Only the number is wanted: how many lines contain the string "vertex"?

• _Data for this task_:
------------------------------------------------------------
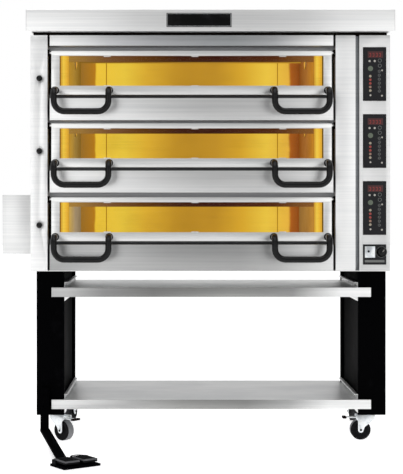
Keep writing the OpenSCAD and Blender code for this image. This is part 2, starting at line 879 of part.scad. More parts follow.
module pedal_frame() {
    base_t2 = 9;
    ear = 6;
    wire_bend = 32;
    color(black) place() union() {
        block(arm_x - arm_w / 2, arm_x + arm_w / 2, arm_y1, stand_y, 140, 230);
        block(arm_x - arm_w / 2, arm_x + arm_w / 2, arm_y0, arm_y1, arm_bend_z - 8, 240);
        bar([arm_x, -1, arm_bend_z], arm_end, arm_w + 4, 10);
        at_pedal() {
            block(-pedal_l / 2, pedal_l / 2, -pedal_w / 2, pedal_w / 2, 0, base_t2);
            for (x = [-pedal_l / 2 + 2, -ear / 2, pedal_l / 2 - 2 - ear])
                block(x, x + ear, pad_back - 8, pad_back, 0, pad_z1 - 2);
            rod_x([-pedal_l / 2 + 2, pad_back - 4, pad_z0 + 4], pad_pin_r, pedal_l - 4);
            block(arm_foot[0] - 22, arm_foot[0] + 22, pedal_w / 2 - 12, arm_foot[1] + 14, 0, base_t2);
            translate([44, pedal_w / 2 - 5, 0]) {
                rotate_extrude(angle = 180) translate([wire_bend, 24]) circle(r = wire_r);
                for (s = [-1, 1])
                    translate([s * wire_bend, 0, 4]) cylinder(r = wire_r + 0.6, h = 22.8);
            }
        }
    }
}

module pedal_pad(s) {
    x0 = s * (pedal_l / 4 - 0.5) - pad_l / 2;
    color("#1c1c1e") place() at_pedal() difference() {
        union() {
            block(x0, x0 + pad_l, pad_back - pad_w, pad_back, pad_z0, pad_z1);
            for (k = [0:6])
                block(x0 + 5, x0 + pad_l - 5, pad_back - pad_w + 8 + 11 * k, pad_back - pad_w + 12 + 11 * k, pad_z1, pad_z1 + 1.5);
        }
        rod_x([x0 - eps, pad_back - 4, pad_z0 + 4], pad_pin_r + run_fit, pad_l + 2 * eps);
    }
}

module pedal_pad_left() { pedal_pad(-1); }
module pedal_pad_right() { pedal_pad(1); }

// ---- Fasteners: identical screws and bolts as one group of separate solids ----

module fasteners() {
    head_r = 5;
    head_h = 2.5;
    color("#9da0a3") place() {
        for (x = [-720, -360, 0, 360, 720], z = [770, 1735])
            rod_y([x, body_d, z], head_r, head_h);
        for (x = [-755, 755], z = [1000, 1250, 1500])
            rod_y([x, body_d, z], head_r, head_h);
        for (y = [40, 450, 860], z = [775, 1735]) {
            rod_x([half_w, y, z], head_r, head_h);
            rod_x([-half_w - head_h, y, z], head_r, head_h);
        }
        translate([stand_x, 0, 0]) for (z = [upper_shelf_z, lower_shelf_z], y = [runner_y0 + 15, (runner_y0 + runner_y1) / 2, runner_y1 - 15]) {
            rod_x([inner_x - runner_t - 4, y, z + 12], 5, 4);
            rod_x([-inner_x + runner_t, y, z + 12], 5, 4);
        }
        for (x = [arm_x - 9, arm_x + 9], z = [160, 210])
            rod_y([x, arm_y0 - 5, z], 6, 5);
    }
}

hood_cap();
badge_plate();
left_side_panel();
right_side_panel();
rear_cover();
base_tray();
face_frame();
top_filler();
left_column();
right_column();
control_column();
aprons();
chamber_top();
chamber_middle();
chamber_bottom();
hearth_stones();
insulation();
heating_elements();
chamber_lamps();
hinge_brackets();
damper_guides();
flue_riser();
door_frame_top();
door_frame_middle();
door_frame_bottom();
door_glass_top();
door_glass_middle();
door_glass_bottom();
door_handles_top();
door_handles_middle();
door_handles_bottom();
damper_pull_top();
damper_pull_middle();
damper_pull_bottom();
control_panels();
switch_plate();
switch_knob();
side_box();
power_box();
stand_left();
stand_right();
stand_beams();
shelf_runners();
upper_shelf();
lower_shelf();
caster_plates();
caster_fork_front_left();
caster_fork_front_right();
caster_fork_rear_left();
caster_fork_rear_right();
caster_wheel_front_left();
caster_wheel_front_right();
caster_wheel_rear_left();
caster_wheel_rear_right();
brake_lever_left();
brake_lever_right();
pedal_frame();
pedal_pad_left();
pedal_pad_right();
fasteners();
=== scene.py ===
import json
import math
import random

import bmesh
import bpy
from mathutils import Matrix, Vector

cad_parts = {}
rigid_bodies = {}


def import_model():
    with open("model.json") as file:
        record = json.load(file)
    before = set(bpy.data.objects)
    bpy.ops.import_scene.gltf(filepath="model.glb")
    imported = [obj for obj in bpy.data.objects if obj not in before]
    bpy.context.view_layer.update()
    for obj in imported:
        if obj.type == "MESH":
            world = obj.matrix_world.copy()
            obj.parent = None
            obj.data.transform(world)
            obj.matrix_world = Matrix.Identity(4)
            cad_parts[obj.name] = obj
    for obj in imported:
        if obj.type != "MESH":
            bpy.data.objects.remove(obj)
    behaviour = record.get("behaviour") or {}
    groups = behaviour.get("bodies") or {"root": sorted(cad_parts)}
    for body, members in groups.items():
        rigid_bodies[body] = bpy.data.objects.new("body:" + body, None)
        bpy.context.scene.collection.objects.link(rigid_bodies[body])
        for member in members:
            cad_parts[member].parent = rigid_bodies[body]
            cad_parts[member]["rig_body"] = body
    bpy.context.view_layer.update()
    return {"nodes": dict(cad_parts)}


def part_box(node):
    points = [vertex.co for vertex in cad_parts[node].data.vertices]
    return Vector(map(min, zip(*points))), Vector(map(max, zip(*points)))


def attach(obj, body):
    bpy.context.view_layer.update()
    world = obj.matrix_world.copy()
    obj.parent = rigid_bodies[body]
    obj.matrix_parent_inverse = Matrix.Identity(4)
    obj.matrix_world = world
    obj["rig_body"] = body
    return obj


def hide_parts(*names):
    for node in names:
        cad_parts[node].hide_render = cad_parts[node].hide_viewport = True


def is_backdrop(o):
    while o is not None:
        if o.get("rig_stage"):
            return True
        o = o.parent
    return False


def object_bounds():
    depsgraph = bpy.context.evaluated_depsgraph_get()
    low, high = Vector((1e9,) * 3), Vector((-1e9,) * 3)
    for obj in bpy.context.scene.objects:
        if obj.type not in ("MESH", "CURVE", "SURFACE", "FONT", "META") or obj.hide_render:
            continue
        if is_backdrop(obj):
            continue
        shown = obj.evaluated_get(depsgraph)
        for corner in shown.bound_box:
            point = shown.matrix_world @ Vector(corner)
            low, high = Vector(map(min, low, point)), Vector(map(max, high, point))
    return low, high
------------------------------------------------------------
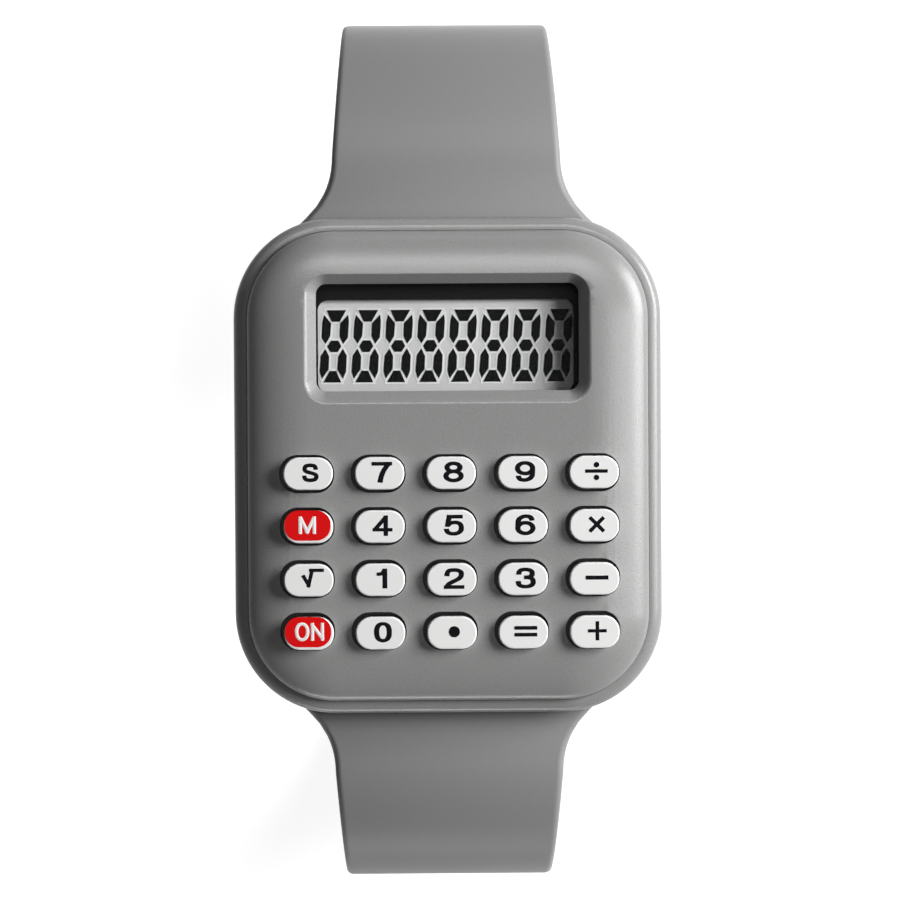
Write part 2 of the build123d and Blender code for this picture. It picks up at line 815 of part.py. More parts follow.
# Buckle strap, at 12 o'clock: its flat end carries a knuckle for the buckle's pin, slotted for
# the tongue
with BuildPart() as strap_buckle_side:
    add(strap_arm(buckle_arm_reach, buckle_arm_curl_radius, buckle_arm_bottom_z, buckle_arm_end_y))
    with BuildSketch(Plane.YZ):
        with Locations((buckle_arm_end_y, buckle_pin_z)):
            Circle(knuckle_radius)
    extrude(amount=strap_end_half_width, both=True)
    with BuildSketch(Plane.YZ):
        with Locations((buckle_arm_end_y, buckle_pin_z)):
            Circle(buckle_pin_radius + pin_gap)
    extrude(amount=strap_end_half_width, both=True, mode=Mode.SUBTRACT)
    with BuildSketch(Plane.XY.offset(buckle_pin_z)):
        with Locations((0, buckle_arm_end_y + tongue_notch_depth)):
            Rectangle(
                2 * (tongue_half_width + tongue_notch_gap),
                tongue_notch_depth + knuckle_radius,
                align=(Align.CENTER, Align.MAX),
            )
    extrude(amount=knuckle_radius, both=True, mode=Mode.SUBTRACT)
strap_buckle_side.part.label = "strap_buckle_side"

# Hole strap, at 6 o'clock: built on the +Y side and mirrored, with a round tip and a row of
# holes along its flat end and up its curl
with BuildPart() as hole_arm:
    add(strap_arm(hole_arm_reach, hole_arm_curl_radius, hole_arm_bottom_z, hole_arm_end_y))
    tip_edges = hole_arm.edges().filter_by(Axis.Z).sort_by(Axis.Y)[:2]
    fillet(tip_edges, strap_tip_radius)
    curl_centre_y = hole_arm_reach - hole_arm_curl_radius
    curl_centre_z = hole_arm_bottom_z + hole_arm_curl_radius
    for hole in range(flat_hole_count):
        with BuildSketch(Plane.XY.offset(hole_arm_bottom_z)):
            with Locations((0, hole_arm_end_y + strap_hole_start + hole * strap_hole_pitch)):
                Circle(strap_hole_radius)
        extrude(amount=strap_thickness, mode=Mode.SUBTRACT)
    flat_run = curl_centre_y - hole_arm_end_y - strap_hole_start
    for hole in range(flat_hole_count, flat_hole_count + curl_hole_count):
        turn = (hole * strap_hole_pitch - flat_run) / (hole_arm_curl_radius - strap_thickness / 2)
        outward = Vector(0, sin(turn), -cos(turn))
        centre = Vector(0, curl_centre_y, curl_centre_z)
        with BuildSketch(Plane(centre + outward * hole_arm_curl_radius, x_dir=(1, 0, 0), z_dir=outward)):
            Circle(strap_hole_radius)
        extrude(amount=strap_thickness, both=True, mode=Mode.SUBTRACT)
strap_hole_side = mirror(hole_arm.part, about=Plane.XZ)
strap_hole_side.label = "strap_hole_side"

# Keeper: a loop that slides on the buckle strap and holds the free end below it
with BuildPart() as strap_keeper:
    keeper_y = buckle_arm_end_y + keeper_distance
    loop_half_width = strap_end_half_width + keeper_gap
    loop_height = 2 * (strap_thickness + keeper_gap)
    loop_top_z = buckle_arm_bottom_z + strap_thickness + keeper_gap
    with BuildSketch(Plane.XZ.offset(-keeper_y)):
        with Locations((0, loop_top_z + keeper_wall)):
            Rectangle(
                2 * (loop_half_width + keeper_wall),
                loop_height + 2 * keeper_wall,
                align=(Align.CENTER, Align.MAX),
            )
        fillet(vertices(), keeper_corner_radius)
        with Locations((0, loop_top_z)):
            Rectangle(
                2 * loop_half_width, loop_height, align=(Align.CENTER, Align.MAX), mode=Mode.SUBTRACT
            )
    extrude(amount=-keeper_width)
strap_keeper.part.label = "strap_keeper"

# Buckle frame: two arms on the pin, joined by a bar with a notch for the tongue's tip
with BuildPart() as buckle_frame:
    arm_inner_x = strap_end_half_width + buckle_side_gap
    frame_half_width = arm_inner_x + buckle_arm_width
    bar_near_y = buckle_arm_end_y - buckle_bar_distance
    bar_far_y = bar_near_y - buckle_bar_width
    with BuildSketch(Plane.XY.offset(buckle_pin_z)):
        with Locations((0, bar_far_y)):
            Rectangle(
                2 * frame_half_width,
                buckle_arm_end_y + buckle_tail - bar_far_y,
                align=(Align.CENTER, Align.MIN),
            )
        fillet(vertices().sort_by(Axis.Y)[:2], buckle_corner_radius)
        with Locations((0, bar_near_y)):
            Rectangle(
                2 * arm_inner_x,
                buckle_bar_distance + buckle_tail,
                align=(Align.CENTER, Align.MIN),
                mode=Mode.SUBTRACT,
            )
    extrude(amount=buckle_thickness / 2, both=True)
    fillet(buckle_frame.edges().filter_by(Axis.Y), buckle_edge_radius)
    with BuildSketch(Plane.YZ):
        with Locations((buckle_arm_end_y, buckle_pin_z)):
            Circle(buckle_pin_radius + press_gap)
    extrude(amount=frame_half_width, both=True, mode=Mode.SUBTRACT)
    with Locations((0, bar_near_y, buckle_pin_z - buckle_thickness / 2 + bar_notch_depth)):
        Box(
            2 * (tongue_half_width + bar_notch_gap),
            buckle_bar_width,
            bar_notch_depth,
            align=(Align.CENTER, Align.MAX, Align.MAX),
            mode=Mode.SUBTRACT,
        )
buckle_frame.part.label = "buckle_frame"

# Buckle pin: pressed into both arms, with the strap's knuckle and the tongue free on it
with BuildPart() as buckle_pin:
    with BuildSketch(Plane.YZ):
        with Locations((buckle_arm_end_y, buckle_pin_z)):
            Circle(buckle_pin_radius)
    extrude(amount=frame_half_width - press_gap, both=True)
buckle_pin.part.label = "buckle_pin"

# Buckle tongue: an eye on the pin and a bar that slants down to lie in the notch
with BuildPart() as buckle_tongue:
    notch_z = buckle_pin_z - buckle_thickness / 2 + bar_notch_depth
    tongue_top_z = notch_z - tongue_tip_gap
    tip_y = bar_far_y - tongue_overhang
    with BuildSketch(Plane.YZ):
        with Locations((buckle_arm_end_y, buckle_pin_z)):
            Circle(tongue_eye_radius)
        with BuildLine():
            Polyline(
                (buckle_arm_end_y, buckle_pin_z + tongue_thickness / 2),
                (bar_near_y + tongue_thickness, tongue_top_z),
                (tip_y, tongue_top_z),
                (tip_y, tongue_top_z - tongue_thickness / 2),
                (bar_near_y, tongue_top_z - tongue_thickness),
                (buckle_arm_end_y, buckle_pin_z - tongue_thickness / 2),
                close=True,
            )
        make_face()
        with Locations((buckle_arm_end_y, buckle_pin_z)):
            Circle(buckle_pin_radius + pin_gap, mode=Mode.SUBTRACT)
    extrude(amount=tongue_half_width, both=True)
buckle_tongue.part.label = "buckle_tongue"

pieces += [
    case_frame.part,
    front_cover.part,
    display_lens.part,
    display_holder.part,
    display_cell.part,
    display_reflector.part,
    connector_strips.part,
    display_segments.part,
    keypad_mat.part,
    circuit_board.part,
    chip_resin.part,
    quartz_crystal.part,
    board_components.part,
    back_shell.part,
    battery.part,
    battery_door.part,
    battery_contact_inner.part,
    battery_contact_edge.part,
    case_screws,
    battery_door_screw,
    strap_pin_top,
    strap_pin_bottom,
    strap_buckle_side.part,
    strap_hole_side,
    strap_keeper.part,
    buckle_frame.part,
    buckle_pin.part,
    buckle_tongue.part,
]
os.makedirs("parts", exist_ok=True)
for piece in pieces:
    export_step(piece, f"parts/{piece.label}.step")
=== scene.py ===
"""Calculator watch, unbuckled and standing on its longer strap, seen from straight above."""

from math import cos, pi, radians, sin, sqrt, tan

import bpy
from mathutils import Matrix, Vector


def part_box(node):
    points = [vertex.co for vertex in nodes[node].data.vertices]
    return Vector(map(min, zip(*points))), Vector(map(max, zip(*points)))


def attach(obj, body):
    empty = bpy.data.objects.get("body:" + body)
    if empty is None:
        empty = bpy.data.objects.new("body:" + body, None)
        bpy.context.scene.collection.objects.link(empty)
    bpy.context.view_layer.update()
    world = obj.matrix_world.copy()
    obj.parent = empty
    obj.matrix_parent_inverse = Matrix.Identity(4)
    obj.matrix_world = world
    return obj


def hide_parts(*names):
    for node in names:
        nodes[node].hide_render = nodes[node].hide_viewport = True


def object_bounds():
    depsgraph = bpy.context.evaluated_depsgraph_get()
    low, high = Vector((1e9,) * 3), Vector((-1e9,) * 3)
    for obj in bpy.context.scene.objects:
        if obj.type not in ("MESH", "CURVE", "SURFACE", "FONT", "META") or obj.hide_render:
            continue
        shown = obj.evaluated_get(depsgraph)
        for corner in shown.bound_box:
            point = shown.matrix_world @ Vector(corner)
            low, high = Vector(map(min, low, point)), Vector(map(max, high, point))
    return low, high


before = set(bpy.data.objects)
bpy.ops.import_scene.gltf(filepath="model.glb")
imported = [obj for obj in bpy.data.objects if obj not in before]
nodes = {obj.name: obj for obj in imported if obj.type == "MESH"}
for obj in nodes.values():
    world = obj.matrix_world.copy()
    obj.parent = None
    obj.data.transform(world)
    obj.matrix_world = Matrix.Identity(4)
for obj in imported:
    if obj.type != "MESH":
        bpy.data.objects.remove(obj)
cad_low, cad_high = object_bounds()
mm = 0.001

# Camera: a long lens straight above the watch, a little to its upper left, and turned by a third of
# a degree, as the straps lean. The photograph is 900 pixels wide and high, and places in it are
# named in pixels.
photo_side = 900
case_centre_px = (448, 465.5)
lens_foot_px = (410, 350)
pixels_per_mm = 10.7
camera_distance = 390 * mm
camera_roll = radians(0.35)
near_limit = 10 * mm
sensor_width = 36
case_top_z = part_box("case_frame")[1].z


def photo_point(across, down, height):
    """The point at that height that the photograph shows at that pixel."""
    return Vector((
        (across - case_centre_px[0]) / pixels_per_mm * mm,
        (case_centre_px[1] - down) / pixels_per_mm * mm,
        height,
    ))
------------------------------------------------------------
• _Solution to the exercise_: 2